At the other end, the lack of any sizable Air Force is something that will spell doom in the next war. Air superiority is king in modern warfare, and the Air Force Special Operations elements that support and control ground units are key to success. These elements include the Combat Controllers, specializing in air-ground communications and combat command and control in adverse conditions. This communications and coordinating platform is essential to successful operations with both air and land units. Georgia cannot continue to operate without these force multipliers in its arsenal.
The total expansion and subsequent development of GSOF is overdue, but is also something that will take years, if not decades. A positive side effect of this is a total elevation of the total force training quality. Internal training events between conventional and special forces not only create a good bond between the two families in the armed forces, but also allows for the sharing of operational and tactical knowledge. This type of cross-training environment in the Georgian armed forces, while surely not cheap, will only serve to better the national security picture of the country.
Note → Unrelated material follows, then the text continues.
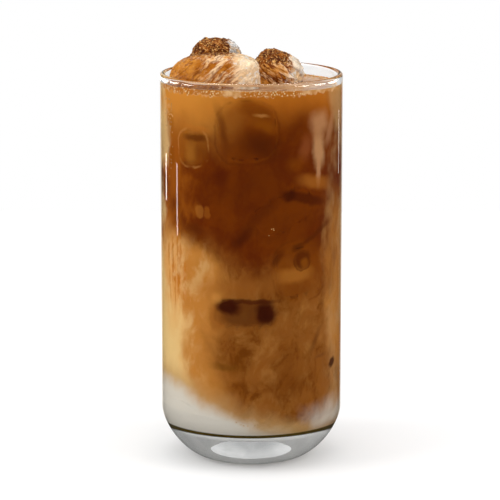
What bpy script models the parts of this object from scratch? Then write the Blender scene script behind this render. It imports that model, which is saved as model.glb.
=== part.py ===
"""Iced latte in a tall straight glass with a thick round base.

Metres, +Z up. The origin is on the table at the centre of the glass's foot, and -Y is the front.
The glass is one turned solid. Milk lies in its bowl, coffee stands on the milk, and three melting
blocks of ice stand out of the coffee above the rim.
"""

import math

import bmesh
import bpy
from mathutils import Euler, Vector

MM = 0.001

# The glass
GLASS_RADIUS = 34.5 * MM
GLASS_HEIGHT = 148.0 * MM
WALL = 2.0 * MM
FOOT_RADIUS = 19.0 * MM
FOOT_INNER_RADIUS = 14.5 * MM
PUNT_DEPTH = 1.4 * MM
PUNT_SLOPE = 2.8 * MM
PUNT_EDGE_HEIGHT = 1.1 * MM
BASE_CORNER_HEIGHT = 18.5 * MM
BASE_CORNER_POWER = 1.55
FLOOR_HEIGHT = 12.5 * MM
BOWL_FLOOR_RADIUS = 15.0 * MM
BOWL_CORNER_HEIGHT = 9.5 * MM
BOWL_CORNER_POWER = 1.75
TURN_STEPS = 64
CORNER_STEPS = 12
BOWL_STEPS = 9
RIM_STEPS = 6

# The drink
LEVEL_BELOW_RIM = 4.7 * MM
LAYER_GAP = 0.3 * MM
MILK_HEIGHT = 19.5 * MM
MILK_RISE_TO_LEFT = 7.0 * MM
MILK_SWIRL = 1.2 * MM
MILK_SWIRL_LENGTH = 26.0 * MM
SWIRL_CELLS = 22

# Each block of ice: centre and half sizes in mm, turn about X, Y and Z in degrees, how square it
# still is, how far its ends bend to the right above and below, how deep its melted hollows go,
# and the phase that sets where they lie
ICE_BLOCKS = {
    "ice_front": {
        "centre": (-13.8, -6.6, 144.9),
        "half": (18.7, 9.9, 12.3),
        "turn": (5.0, 1.5, -12.0),
        "squareness": 3.4,
        "bend": 0.32,
        "melt": 0.05,
        "phase": 0.6,
    },
    "ice_back": {
        "centre": (-14.0, 14.8, 147.0),
        "half": (11.2, 9.8, 13.4),
        "turn": (-5.0, 6.0, 10.0),
        "squareness": 2.7,
        "bend": 0.0,
        "melt": 0.05,
        "phase": 2.1,
    },
    "ice_right": {
        "centre": (8.7, 7.6, 143.3),
        "half": (11.4, 10.6, 13.8),
        "turn": (4.0, 19.0, 10.0),
        "squareness": 2.6,
        "bend": 0.0,
        "melt": 0.06,
        "phase": 4.0,
    },
}
ICE_CAGE_CUTS = 3

FINISHES = {
    "clear_glass": ((0.93, 0.95, 0.95), 0.03, 1.0),
    "milk": ((0.82, 0.76, 0.66), 0.4, 0.0),
    "latte": ((0.42, 0.19, 0.06), 0.35, 0.0),
    "ice": ((0.88, 0.80, 0.70), 0.1, 0.7),
}


def clear_scene():
    for obj in list(bpy.data.objects):
        bpy.data.objects.remove(obj)


def new_collection(name, hidden=False):
    collection = bpy.data.collections.new(name)
    bpy.context.scene.collection.children.link(collection)
    collection.hide_render = hidden
    return collection


def finish(name):
    """The material of that name, with its colour, roughness and share of light let through."""
    material = bpy.data.materials.get(name)
    if material:
        return material
    colour, roughness, clearness = FINISHES[name]
    material = bpy.data.materials.new(name)
    material.use_nodes = True
    shader = material.node_tree.nodes["Principled BSDF"]
    shader.inputs["Base Color"].default_value = (*colour, 1.0)
    shader.inputs["Roughness"].default_value = roughness
    shader.inputs["Metallic"].default_value = 0.0
    shader.inputs["Transmission Weight"].default_value = clearness
    return material


def corner(radius_in, radius_out, low, height, power, steps):
    """Points of a round corner from (radius_in, low) out and up to (radius_out, low + height)."""
    reach = radius_out - radius_in
    points = []
    for step in range(steps + 1):
        angle = math.pi / 2 * step / steps
        points.append(
            (
                radius_in + reach * math.sin(angle) ** (2 / power),
                low + height - height * math.cos(angle) ** (2 / power),
            )
        )
    return points


def bowl_profile(inset=0.0):
    """The inside of the glass from the middle of its floor out to the wall, moved inwards by inset."""
    points = corner(
        BOWL_FLOOR_RADIUS,
        GLASS_RADIUS - WALL - inset,
        FLOOR_HEIGHT + inset,
        BOWL_CORNER_HEIGHT,
        BOWL_CORNER_POWER,
        BOWL_STEPS,
    )
    return [(0.0, FLOOR_HEIGHT + inset)] + points


def rim_profile():
    """The half round lip, from the inner wall over the top to the outer wall."""
    lip = WALL / 2
    middle = GLASS_RADIUS - lip
    return [
        (
            middle - lip * math.cos(math.pi * step / RIM_STEPS),
            GLASS_HEIGHT - lip + lip * math.sin(math.pi * step / RIM_STEPS),
        )
        for step in range(RIM_STEPS + 1)
    ]


def glass_profile():
    outside = corner(
        FOOT_RADIUS,
        GLASS_RADIUS,
        0.0,
        BASE_CORNER_HEIGHT,
        BASE_CORNER_POWER,
        CORNER_STEPS,
    )
    foot = [
        (FOOT_INNER_RADIUS, 0.0),
        (FOOT_INNER_RADIUS - PUNT_SLOPE, PUNT_EDGE_HEIGHT),
        (0.0, PUNT_DEPTH),
    ]
    return bowl_profile() + rim_profile() + outside[::-1] + foot


def drink_profile():
    """The space that the whole drink takes, a gap clear of the glass, up to its level."""
    level = GLASS_HEIGHT - LEVEL_BELOW_RIM
    inside = bowl_profile(LAYER_GAP)[::-1]
    side = inside[0][0]
    return [(0.0, level), (side, level)] + inside


def turned(name, profile, collection):
    """A solid turned about Z from (radius, height) points that run down its outer side."""
    mesh = bpy.data.meshes.new(name)
    places = [(radius, 0.0, height) for radius, height in profile]
    edges = [(i, i + 1) for i in range(len(places) - 1)]
    mesh.from_pydata(places, edges, [])
    obj = bpy.data.objects.new(name, mesh)
    collection.objects.link(obj)
    screw = obj.modifiers.new("Turn", "SCREW")
    screw.steps = TURN_STEPS
    screw.render_steps = TURN_STEPS
    screw.use_merge_vertices = True
    screw.merge_threshold = 0.00005
    screw.use_smooth_shade = True
    return obj


def milk_top(x, y):
    """Height of the milk's uneven top, which rises to the left and rolls where coffee sinks in."""
    turn = 2 * math.pi / MILK_SWIRL_LENGTH
    roll = math.sin(turn * (x + 0.6 * y)) + 0.7 * math.cos(turn * (0.8 * y - 0.5 * x) + 1.0)
    return MILK_HEIGHT - MILK_RISE_TO_LEFT * x / GLASS_RADIUS + MILK_SWIRL * roll


def layer_cutter(name, raised, upwards, collection):
    """A block with the milk's top as one face. It reaches far up or far down from there."""
    shape = bmesh.new()
    reach = 1.3 * GLASS_RADIUS
    bmesh.ops.create_grid(
        shape, x_segments=SWIRL_CELLS, y_segments=SWIRL_CELLS, size=reach
    )
    for vert in shape.verts:
        vert.co.z = milk_top(vert.co.x, vert.co.y) + raised
    bmesh.ops.triangulate(shape, faces=shape.faces[:])
    rim = bmesh.ops.extrude_face_region(shape, geom=shape.faces[:])
    far = GLASS_HEIGHT * 2 if upwards else -GLASS_HEIGHT
    for item in rim["geom"]:
        if isinstance(item, bmesh.types.BMVert):
            item.co.z = far
    bmesh.ops.recalc_face_normals(shape, faces=shape.faces)
    mesh = bpy.data.meshes.new(name)
    shape.to_mesh(mesh)
    shape.free()
    obj = bpy.data.objects.new(name, mesh)
    collection.objects.link(obj)
    return obj


def ice_mesh(name, spec, grown=0.0):
    """A rounded block with shallow melted hollows, made from a cube of small squares."""
    half = [size * MM + grown for size in spec["half"]]
    square, melt, phase = spec["squareness"], spec["melt"], spec["phase"]
    shape = bmesh.new()
    bmesh.ops.create_cube(shape, size=2.0)
    bmesh.ops.subdivide_edges(
        shape, edges=shape.edges[:], cuts=ICE_CAGE_CUTS, use_grid_fill=True
    )
    for vert in shape.verts:
        way = vert.co.normalized()
        spread = sum(abs(part) ** square for part in way)
        place = way * spread ** (-1 / square)
        hollow = math.sin(3.1 * place.x + phase) * math.cos(2.7 * place.y - 1.3 * phase)
        hollow += 0.6 * math.sin(3.7 * place.z + 2.0 * phase + 1.9 * place.x)
        place *= 1 + melt * hollow - melt
        vert.co = [part * size for part, size in zip(place, half)]
        vert.co.x += spec["bend"] * vert.co.z**2 / half[2]
    mesh = bpy.data.meshes.new(name)
    shape.to_mesh(mesh)
    shape.free()
    return mesh


def ice_block(name, spec, collection, grown=0.0):
    mesh = ice_mesh(name, spec, grown)
    obj = bpy.data.objects.new(name, mesh)
    collection.objects.link(obj)
    obj.location = Vector(spec["centre"]) * MM
    obj.rotation_euler = Euler([math.radians(turn) for turn in spec["turn"]])
    smooth = obj.modifiers.new("Melt", "SUBSURF")
    smooth.levels = 1
    smooth.render_levels = 1
    for face in mesh.polygons:
        face.use_smooth = True
    return obj


def cut(obj, operation, cutter):
    boolean = obj.modifiers.new(operation.title() + "_" + cutter.name, "BOOLEAN")
    boolean.operation = operation
    boolean.object = cutter
    cutter.hide_render = True
    cutter.display_type = "WIRE"


def main():
    clear_scene()
    parts = new_collection("iced_latte")
    cutters = new_collection("cutters", hidden=True)

    glass = turned("glass", glass_profile(), parts)
    glass.data.materials.append(finish("clear_glass"))

    milk = turned("milk", drink_profile(), parts)
    milk.data.materials.append(finish("milk"))
    cut(milk, "DIFFERENCE", layer_cutter("above_milk", 0.0, True, cutters))

    coffee = turned("coffee", drink_profile(), parts)
    coffee.data.materials.append(finish("latte"))
    cut(coffee, "DIFFERENCE", layer_cutter("below_coffee", LAYER_GAP, False, cutters))

    for name, spec in ICE_BLOCKS.items():
        block = ice_block(name, spec, parts)
        block.data.materials.append(finish("ice"))
        room = ice_block(name + "_room", spec, cutters, grown=LAYER_GAP)
        cut(coffee, "DIFFERENCE", room)


main()
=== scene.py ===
"""Looks of the iced latte: clear glass, swirled coffee and milk, stained melting ice and froth.

Metres, +Z up, -Y is the front. Sizes that part.py also has keep its names.
"""

import math
import random

import bmesh
import bpy
from mathutils import Euler, Matrix, Vector, noise
from mathutils.bvhtree import BVHTree


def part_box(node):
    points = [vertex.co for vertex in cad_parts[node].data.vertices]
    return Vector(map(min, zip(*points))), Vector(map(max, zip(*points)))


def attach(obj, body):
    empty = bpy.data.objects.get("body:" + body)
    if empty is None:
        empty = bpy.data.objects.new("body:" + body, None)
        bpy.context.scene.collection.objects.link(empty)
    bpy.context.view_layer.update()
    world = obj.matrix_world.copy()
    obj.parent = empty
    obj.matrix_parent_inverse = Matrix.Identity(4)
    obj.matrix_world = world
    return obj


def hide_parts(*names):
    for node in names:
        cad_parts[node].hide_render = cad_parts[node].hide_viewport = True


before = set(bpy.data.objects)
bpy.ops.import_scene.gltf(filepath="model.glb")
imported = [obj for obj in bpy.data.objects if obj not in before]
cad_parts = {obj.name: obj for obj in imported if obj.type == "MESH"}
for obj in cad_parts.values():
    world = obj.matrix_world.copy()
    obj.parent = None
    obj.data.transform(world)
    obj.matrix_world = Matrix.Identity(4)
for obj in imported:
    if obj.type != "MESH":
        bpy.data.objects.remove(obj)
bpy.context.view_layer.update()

MM = 0.001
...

As is the saying goes, it is better to start late than never. Trojan Footprint 21, and its litany of other training exercises, provide unrivaled experience and lessons for GSOF and their partners. However, it should be noted that the resources, manpower, and training conducted here in the homeland are vital and should be invested in.
In the next regional conflict, Georgia may not be so lucky to evade involvement, such as seen in the recent Nagorno-Karabakh clash. GSOF, as all Special Operations states, are the tip of the spear and as a result need the numbers to support that position. In addition to its combat readiness, the cultivation of a healthy and strong Special Operations community within the Georgian military community will begin to formulate its own gravitas among the people.
When the next “wave” comes, Georgia should not allow their Special Operations teams to be caught understaffed, but rather engage with their own trident of substantial air, naval, and land components, working together and not limited by equipment or supporting assets.